··· Task data

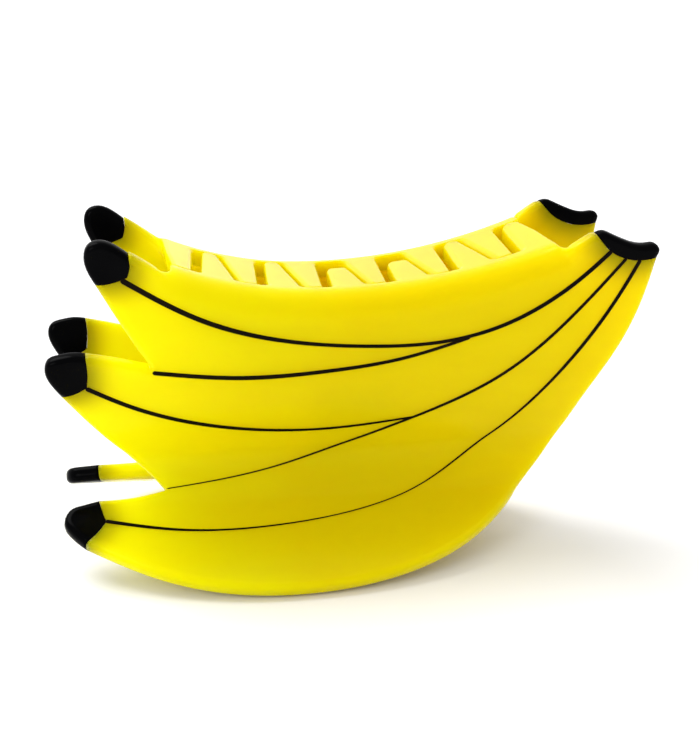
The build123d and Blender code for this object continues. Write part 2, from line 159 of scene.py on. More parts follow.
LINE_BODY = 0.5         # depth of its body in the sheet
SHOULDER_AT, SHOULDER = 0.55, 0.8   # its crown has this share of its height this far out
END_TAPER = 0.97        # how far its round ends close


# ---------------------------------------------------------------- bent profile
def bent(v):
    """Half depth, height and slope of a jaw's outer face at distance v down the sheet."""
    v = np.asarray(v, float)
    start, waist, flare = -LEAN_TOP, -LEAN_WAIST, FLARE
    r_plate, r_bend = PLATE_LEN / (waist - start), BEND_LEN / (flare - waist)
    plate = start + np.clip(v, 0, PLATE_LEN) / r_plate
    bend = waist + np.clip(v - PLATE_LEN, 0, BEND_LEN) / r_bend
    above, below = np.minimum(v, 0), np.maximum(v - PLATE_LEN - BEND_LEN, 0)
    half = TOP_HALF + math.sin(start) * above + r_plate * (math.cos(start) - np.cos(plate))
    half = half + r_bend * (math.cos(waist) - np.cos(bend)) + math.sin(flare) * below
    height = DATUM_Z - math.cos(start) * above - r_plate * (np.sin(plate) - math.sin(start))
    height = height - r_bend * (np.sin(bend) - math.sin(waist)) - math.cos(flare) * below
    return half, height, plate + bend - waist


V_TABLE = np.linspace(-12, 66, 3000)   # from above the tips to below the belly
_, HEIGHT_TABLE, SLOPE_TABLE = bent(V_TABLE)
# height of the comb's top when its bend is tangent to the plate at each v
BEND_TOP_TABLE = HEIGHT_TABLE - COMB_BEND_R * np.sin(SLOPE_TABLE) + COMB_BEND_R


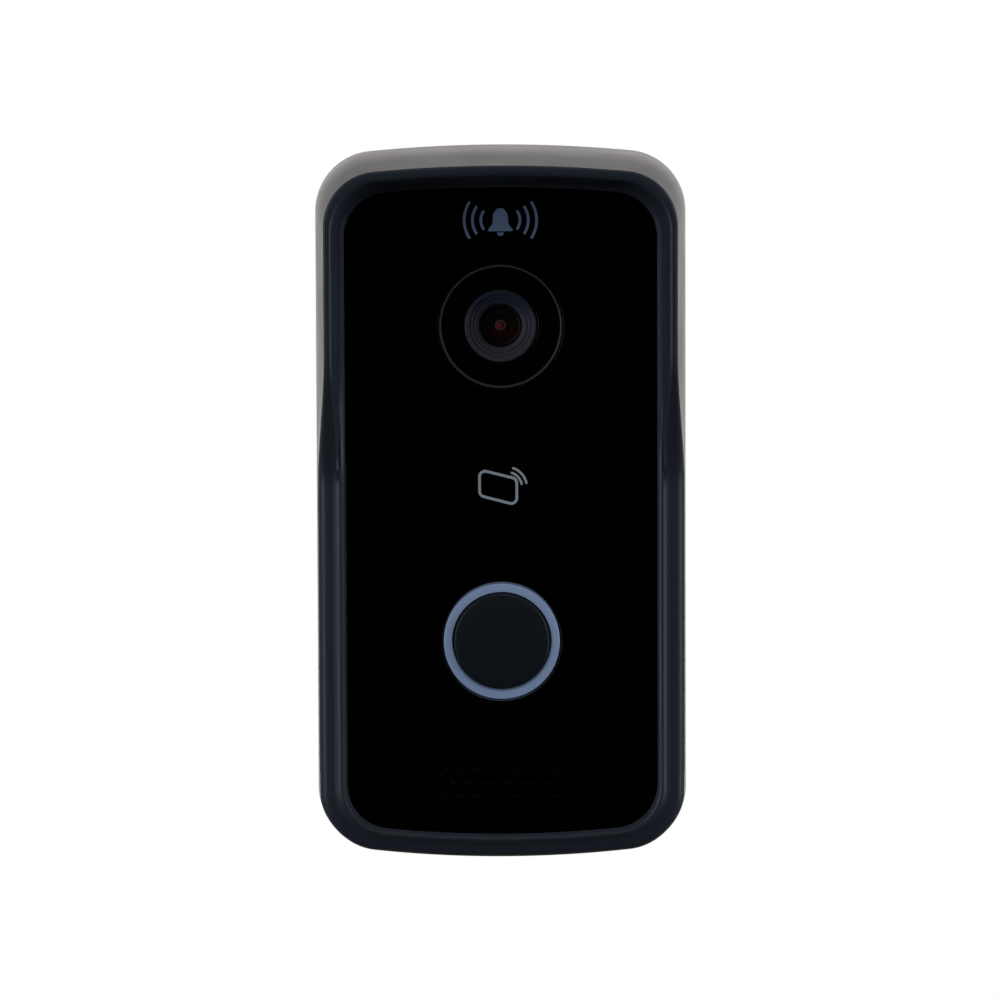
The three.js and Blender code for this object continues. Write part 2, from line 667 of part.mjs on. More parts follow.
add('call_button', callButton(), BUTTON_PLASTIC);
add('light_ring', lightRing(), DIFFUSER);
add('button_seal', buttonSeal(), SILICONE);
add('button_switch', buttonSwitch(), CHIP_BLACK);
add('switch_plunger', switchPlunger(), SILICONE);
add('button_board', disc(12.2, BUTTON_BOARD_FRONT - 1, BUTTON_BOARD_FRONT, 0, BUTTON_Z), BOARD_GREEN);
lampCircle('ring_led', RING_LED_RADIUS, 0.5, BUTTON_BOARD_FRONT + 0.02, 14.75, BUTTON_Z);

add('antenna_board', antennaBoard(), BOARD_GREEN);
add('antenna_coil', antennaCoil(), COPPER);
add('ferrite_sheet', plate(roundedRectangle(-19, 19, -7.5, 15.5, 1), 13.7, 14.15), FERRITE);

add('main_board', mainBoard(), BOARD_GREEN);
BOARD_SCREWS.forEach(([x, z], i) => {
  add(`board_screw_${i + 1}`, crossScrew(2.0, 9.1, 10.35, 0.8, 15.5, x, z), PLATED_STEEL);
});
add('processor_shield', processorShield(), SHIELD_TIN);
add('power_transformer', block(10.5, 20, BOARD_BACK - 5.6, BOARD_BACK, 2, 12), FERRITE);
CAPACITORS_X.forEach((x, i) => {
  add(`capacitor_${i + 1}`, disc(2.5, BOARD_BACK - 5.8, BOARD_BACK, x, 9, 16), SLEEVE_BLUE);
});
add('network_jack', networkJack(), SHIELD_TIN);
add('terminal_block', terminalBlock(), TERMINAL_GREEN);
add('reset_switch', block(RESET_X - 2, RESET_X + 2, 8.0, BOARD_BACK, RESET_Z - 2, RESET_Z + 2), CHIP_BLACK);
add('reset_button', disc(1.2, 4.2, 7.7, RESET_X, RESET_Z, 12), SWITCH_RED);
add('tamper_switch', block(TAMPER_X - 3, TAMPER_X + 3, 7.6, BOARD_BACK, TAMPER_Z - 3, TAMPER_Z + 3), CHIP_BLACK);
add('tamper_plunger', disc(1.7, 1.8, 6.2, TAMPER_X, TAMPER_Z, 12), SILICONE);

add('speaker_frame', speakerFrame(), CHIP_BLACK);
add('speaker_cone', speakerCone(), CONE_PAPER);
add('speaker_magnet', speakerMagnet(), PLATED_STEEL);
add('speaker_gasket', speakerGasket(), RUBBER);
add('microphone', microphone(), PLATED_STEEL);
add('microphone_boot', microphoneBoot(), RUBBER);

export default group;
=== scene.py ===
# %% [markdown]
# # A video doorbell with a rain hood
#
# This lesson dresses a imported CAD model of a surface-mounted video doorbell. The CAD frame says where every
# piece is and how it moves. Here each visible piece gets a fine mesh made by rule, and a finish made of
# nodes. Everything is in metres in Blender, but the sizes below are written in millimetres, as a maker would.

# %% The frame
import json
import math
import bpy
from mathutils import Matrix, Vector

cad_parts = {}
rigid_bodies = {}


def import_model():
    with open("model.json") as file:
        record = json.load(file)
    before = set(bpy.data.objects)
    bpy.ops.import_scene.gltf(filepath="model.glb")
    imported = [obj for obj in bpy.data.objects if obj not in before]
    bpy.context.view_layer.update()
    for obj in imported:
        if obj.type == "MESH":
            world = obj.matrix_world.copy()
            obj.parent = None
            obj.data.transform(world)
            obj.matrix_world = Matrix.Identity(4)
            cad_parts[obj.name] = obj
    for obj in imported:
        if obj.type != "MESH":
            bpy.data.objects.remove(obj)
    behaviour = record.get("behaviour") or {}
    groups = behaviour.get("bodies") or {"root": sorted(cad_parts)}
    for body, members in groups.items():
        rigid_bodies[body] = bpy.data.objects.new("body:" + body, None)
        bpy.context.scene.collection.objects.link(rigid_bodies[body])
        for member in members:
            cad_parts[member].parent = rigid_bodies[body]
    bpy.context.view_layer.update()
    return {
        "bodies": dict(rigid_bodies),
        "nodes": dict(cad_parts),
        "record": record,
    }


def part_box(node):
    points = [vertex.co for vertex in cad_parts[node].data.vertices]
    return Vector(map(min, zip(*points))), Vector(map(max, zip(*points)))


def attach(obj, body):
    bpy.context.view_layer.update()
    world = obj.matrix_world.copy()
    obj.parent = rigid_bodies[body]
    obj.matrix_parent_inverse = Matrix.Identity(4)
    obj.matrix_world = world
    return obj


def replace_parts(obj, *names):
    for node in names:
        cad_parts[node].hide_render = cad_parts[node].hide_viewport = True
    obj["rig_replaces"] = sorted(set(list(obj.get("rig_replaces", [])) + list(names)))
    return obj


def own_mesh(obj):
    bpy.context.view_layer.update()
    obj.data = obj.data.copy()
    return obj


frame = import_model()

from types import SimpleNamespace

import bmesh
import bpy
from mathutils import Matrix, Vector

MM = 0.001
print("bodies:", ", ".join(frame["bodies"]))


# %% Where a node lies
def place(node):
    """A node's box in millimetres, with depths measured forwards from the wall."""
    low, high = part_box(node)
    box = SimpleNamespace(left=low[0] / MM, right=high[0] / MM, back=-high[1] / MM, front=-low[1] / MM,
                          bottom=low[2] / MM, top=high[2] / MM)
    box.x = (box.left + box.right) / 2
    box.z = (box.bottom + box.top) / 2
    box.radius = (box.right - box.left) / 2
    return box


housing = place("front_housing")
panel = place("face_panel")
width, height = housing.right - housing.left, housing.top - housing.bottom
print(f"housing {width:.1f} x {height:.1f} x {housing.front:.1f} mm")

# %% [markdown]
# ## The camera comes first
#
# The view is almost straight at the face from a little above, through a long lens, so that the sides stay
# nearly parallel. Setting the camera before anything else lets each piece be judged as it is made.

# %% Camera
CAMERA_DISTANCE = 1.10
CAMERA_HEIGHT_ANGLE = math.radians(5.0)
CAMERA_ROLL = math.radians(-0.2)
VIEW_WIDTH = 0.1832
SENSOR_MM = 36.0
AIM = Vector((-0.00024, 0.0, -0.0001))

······

◆ Exercise prompt
Exactly those lines that run from the line with "add('speaker_frame', speakerFrame(), CHIP_BLACK);" through the line with "for body, members" are to be reproduced; both end lines belong to the range.

◆ Response to this exercise
add('speaker_frame', speakerFrame(), CHIP_BLACK);
add('speaker_cone', speakerCone(), CONE_PAPER);
add('speaker_magnet', speakerMagnet(), PLATED_STEEL);
add('speaker_gasket', speakerGasket(), RUBBER);
add('microphone', microphone(), PLATED_STEEL);
add('microphone_boot', microphoneBoot(), RUBBER);

export default group;
=== scene.py ===
# %% [markdown]
# # A video doorbell with a rain hood
#
# This lesson dresses a imported CAD model of a surface-mounted video doorbell. The CAD frame says where every
# piece is and how it moves. Here each visible piece gets a fine mesh made by rule, and a finish made of
# nodes. Everything is in metres in Blender, but the sizes below are written in millimetres, as a maker would.

# %% The frame
import json
import math
import bpy
from mathutils import Matrix, Vector

cad_parts = {}
rigid_bodies = {}


def import_model():
    with open("model.json") as file:
        record = json.load(file)
    before = set(bpy.data.objects)
    bpy.ops.import_scene.gltf(filepath="model.glb")
    imported = [obj for obj in bpy.data.objects if obj not in before]
    bpy.context.view_layer.update()
    for obj in imported:
        if obj.type == "MESH":
            world = obj.matrix_world.copy()
            obj.parent = None
            obj.data.transform(world)
            obj.matrix_world = Matrix.Identity(4)
            cad_parts[obj.name] = obj
    for obj in imported:
        if obj.type != "MESH":
            bpy.data.objects.remove(obj)
    behaviour = record.get("behaviour") or {}
    groups = behaviour.get("bodies") or {"root": sorted(cad_parts)}
    for body, members in groups.items():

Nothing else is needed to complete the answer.